The Conde Guadalhorce reservoir, where we spent the day with the youngsters, is one of the most visited places in the region and home to a number of water activities. You can rent canoes, paddle surfboards and pedal boats, or simply go for a swim. For those who prefer the mountains over water activities, there are plenty of stunning climbing walls and walking tracks. The path of the Gaitanejo, the Mirador de las Buitreras and the viewpoint over the reservoirs are the three points you cannot miss if you decide to visit. In the area you'll also find the Camino del Rey, a pathway previously known as "world's most dangerous walkway." After being closed for over a decade for extensive repair, it was reopened in 2015. Today is one of the major touristic attractions of Andalucia.
Besides El Chorro, I visited the Pantano del Agujero, a Dam known for its beautiful walking paths, clean water and a good nature spot near the city of Malaga. The area is very calm and since the dam is no longer in use, it's a great place for having a refreshing swim in sweet water.
In August, my mother came to Costa del Sol for a two-week visit. At that time, the city also celebrated its biggest event of all: Malaga Fair. The festival takes place in two areas; one during the day is located in the downtown area of Malaga and the night fair which takes place at Cortijo de Torres. With an
audience of about 2 million visitors, the Malaga Fair is an important event on the Costa del Sol. Indeed, my mother and I were baffled from the effort the city puts into the Fair; the streets of the city center were adorned with paper lanterns and floral displays. Booths were set up with performances for children and adults, music and dance (especially verdiales, the most characteristic local variant of flamenco). There were decked out horses and carriages attempting to make their way through it all. The sounds of flamenco and copla were everywhere, along with less traditional music.
Independent of the fair, my mother and I went to Malaga as often as we could. The city is filled with tradition, history and beauty. I especially enjoyed showing her around the Old Town. The Alcazaba, Gibralfaro Castle, the Roman Theater, and Malaga’s Cathedral are just a few of the incredible monuments worth seeing. The Roman Theater is the oldest monument in Malaga and one of the only Roman ruins that can still be seen in Andalusia. It is a lovely place to be taken back in history and in the summer it’s a great place to see open-air performances. In the evening, we took a walk from the gardens
of the Alcazaba up to Gibralfaro Castle to see the sunset and have an amazing view of the city below; it is not only cooler at this time of day, but if you decide to take the stroll on a Sunday evening as we did, these monuments are also free to visit.
In Malaga, there are too many beaches to count and trendy neighborhoods full of life and culture.

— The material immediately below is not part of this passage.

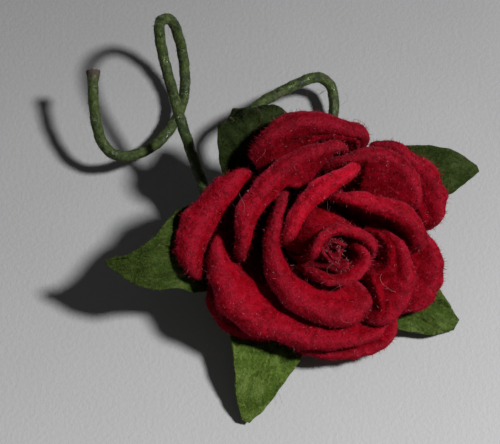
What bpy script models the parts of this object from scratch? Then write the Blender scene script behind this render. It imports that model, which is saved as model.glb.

One of the things I most enjoyed this summer was cycling across the coastline exploring the different neighborhoods and beaches that are aligned side by side. Once you start moving East, you get to more alternative areas such as Pedregalejo and El Palo; my two personal favorite beachfront neighborhoods with strong fishing traditions and a burgeoning scene. The beach of Pedregalejo has a beautiful promenade and a large number of restaurants and “chiringuitos”, with a young and laid-back atmosphere, and is divided into small and quiet "U" shaped coves that barely have any waves. Similarly, El Palo has plenty seafood bistros and beach bars amid distinctive green and yellow houses. Kayakers and paddleboarders head offshore from the linked beaches of Playas del Palo, while the seaside promenade is popular for biking and sunset walks. Of course, I also took my mother to these neighborhoods, and she fell in love with the openness of the people, the beautiful architecture and the salty sea.
Speaking of beaches, one of the definite highlights of this summer was visiting Nerja, a resort town along southern Costa del Sol. Its seafront promenade, Balcón de Europa, offers views of the Mediterranean and surrounding mountains. Below it lies sandy beaches and cliffside coves. Around Nerja the water is crystal-clear, perfect for snorkeling, and what you will find under the water will blow you away: coral reefs, and all kinds of fish that hide between the rocks.
Maro is one of the beaches you cannot miss when visiting Nerja. Right next to Maro you'll find Cueva de Nerja, a nearby cavern with unusual stalactites and stalagmites, hosts popular summertime concerts. It's also known for its paleolithic paintings, viewable by guided tour. My mother and I stayed in Nerja for two days, which was definitely too little to soak in all the beauty and interesting things in the area.
This summer I enjoyed myself exploring new places, the Spanish traditions, culture and nature. I hope my adventures in Andalucia only increase from here on, while the heat gets more tolerable and autumn creeps in.